Pub Date: Sept. 17th, 2001
ISBN: 0-8032-4670-6
Publisher: Univ. of Nebraska

Weird title, rapturous prose—a good read.

With phrases both crystalline and luminous, Vivian clasps onto small moments, ones that should be more banal than illuminating, and fleshes them out to their full glory. In 24 brief essays, trivial visions and quotidian observations form the basis of reflections as simple and sturdy as a Shaker chair, deep and insightful as a mystic vision. The essays are subdivided into three units—“Rootedness,” “Women,” and “Signs”—but the divisions do not mar the overarching unity of sincere reflection and remembrance. Beginning and ending with the bleak and barren landscape of Nebraska between Omaha and Lincoln, on roads that provoke in most people only a deadened ennui, Vivian shares his discoveries about life and living. One such observation on these roads (“Only in the glancing, improbable hereafter in fields do I sense a reason behind this sloping distance, or how this distance works itself in me, or how they work together to create a yearning for a different kind of life”) creates a moral typical to the collection, but the morals are unforced. Rather, these voyages of discovery begin in pedestrian places (a woman’s obsession with garbage, childhood vandalism, putting on tennis shoes) where the beauty of the trip lies in the fact that we reach a destination without realizing the journey had begun.
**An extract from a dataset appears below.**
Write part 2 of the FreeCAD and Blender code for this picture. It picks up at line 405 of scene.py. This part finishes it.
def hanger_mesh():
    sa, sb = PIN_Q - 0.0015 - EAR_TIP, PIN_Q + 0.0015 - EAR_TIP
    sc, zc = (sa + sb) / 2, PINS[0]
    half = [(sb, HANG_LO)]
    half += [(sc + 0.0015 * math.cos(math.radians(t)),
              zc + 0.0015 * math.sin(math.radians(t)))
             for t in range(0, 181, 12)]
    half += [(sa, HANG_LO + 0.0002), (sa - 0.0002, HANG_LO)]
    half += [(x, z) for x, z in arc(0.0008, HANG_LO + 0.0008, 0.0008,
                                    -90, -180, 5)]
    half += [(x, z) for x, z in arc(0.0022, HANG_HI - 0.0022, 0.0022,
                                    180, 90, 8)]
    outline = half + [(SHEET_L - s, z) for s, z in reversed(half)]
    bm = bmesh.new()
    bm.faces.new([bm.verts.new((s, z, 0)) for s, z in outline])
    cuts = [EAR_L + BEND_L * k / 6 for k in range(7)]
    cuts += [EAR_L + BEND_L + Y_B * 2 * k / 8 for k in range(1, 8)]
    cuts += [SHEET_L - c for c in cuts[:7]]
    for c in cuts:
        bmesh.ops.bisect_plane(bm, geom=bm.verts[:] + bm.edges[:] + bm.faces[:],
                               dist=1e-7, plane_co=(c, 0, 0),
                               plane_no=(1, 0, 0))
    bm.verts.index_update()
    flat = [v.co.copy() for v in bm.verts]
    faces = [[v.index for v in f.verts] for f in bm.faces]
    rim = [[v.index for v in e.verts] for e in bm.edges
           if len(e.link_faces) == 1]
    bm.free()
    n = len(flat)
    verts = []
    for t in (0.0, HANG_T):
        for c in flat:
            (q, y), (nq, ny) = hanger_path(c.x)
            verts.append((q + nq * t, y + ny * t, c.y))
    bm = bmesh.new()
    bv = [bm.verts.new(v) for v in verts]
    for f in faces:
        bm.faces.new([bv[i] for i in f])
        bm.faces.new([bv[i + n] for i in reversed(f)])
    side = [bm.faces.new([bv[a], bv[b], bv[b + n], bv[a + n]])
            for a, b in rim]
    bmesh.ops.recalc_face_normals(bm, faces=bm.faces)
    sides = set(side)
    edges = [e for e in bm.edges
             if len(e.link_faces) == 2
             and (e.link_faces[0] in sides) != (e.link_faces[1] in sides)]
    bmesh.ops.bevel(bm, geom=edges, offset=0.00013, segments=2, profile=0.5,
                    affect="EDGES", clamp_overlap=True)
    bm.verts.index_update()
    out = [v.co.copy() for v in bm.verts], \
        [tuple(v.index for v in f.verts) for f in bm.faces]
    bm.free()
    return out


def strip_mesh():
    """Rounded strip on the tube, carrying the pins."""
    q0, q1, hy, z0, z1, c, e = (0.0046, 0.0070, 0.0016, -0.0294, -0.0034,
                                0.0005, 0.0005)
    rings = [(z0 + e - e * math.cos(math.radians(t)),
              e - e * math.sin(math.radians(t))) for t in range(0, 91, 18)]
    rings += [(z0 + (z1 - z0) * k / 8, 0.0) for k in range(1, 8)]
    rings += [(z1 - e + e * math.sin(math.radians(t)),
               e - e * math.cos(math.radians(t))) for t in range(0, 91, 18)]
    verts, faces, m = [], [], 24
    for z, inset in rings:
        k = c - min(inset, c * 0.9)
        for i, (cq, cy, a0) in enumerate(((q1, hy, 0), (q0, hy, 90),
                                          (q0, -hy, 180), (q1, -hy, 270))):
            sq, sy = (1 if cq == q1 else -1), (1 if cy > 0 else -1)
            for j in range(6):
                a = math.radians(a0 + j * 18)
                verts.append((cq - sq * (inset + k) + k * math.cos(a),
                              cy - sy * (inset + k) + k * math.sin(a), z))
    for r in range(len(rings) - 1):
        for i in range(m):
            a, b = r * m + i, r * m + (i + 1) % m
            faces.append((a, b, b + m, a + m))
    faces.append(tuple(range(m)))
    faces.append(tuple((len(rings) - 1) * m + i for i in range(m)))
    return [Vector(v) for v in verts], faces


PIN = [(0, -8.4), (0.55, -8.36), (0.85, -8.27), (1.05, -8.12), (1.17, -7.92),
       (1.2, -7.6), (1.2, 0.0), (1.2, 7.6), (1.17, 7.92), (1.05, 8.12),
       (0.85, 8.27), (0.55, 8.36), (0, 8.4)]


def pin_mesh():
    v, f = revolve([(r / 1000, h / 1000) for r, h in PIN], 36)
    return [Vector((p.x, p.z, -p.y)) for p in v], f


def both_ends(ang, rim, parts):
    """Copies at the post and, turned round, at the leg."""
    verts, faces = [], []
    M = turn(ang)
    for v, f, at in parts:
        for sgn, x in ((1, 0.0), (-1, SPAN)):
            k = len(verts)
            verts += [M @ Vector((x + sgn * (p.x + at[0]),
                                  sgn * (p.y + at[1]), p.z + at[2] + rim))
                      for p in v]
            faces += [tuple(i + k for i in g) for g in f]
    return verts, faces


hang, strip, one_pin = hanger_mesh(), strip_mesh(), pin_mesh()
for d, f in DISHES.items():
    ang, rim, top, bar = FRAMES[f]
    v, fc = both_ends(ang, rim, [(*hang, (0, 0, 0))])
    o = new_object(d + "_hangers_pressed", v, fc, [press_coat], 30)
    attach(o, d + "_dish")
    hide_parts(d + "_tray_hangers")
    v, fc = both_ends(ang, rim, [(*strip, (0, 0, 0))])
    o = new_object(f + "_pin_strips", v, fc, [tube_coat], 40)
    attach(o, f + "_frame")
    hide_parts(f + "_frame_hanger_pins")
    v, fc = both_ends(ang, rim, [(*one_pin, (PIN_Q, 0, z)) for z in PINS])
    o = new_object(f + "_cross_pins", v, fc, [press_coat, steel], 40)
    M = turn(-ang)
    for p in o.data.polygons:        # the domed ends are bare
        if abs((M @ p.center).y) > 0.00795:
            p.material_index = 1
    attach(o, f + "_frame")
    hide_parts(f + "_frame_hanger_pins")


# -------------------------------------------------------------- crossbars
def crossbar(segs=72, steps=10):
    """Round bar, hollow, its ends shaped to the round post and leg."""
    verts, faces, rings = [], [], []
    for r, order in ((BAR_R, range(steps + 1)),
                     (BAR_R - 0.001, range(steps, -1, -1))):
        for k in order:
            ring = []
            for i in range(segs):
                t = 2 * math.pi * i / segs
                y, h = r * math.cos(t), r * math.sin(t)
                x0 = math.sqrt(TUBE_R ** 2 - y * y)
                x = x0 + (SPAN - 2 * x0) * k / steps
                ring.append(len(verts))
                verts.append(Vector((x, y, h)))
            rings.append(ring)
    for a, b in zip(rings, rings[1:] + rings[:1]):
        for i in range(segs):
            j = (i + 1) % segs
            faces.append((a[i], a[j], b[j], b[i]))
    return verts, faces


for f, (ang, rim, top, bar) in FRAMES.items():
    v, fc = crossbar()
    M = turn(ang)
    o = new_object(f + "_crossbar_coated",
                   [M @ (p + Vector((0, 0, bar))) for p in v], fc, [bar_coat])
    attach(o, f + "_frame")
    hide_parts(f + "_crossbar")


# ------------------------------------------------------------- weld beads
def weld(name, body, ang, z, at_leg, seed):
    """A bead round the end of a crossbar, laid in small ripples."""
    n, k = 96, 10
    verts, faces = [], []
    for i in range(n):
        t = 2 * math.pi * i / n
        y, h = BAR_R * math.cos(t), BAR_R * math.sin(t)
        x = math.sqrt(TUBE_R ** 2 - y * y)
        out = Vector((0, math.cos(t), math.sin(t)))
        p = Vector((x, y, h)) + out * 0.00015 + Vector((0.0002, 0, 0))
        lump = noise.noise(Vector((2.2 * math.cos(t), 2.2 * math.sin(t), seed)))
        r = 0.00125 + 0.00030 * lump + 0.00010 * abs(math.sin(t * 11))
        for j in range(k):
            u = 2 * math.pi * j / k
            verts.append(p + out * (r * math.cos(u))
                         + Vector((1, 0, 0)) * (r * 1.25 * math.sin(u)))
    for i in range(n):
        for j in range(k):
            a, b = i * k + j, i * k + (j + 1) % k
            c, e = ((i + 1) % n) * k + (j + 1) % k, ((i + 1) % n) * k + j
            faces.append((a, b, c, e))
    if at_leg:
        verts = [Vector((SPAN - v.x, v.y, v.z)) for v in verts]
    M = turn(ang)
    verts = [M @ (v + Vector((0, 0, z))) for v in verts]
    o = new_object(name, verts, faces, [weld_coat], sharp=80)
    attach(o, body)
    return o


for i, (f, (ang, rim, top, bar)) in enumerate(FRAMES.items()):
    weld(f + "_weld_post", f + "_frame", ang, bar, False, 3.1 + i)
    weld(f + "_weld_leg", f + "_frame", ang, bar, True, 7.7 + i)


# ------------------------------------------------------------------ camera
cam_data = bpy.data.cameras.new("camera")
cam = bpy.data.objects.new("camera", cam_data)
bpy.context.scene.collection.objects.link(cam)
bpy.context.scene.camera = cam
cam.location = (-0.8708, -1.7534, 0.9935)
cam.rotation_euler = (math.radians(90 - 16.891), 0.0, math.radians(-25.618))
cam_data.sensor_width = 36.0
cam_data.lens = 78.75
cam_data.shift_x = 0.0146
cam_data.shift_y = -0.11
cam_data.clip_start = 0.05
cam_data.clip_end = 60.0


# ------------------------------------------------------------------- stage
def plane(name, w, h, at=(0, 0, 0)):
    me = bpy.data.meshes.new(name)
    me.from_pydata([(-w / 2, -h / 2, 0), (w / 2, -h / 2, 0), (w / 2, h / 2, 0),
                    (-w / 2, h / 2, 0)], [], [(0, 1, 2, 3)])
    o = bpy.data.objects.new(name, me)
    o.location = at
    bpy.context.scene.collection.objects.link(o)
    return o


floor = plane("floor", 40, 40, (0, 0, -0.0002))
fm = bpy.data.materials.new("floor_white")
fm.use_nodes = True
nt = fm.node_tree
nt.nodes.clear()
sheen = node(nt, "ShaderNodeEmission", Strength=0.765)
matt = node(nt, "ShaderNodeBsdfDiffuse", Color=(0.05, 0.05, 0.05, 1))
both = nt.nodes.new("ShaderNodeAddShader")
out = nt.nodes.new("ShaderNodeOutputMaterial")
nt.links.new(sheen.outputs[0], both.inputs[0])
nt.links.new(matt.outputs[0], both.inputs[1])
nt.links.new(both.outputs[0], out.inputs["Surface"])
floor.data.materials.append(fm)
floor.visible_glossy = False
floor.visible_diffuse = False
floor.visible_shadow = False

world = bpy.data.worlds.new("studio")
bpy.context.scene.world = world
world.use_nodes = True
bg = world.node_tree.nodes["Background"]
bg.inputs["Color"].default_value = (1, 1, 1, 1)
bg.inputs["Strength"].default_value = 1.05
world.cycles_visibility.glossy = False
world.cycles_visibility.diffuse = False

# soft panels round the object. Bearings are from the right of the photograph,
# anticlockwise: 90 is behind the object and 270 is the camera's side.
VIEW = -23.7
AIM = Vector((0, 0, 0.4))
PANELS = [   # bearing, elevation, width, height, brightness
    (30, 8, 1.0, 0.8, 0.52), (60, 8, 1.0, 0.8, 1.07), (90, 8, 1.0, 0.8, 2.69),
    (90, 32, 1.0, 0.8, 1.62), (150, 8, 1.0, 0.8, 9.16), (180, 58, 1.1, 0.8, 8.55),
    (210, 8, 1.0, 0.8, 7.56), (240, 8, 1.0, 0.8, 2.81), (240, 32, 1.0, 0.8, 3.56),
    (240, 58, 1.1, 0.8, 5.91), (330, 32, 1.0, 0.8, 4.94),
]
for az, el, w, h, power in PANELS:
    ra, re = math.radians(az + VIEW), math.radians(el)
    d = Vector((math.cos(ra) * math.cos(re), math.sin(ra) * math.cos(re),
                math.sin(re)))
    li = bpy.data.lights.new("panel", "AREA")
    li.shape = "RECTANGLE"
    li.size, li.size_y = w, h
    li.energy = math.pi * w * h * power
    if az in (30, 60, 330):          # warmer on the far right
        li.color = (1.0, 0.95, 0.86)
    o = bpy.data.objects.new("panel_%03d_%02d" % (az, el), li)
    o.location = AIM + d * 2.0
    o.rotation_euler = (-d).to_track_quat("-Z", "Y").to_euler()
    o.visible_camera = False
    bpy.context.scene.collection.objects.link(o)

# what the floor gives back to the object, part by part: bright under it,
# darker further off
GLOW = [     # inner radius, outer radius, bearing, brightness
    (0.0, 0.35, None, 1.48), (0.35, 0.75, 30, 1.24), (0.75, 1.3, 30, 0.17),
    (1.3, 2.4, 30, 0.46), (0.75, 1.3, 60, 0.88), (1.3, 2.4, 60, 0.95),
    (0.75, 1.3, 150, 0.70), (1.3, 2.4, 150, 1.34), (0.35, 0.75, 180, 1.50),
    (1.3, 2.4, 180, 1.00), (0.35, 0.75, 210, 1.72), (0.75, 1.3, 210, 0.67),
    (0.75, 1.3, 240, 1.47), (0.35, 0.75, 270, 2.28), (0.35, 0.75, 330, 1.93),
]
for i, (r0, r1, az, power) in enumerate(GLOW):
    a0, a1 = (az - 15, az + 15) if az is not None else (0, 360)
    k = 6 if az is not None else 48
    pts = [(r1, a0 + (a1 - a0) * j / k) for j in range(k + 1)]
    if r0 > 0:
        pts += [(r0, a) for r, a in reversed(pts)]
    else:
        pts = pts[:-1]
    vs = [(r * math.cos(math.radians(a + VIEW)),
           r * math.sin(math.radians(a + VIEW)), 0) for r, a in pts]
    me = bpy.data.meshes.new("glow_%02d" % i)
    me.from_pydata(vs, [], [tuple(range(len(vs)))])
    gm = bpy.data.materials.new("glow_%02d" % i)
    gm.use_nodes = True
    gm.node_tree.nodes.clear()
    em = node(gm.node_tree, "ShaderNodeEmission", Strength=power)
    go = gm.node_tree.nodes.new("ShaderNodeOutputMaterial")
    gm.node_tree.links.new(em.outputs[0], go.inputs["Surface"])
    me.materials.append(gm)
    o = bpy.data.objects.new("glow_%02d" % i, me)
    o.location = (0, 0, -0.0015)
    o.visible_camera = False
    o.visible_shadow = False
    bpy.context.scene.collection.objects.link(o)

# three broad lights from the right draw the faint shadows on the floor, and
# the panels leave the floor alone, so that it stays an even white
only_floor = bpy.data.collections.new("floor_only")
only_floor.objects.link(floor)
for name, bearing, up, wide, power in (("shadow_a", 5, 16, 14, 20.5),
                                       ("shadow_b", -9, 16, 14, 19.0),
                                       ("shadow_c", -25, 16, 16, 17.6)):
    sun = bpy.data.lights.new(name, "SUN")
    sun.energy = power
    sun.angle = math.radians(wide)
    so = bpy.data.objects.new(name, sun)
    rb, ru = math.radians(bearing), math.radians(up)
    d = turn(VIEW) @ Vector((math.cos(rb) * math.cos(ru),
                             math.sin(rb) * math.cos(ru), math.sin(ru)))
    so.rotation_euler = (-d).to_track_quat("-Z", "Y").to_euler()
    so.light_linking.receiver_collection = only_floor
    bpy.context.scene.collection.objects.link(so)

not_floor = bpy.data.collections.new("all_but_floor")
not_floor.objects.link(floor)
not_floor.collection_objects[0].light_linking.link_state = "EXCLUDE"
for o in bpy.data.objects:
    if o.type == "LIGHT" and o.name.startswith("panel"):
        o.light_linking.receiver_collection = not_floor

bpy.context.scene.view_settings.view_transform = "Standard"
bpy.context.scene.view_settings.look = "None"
The ravishing simplicity of Vivian’s prose is perfectly balanced by the peacock-plumed precision of his metaphors, such as the image of crows as the “dark hangnails of God,” the sound of a broken back as “the click of a gear lock, or a key turning in a rusty door.” The title essay concludes with the realization that what we love is with us always, which may well be the reader’s reaction to Vivian’s haunting prose.

Who knew such allure, beauty, and insight lurked under Nebraska’s snowy and stony facade?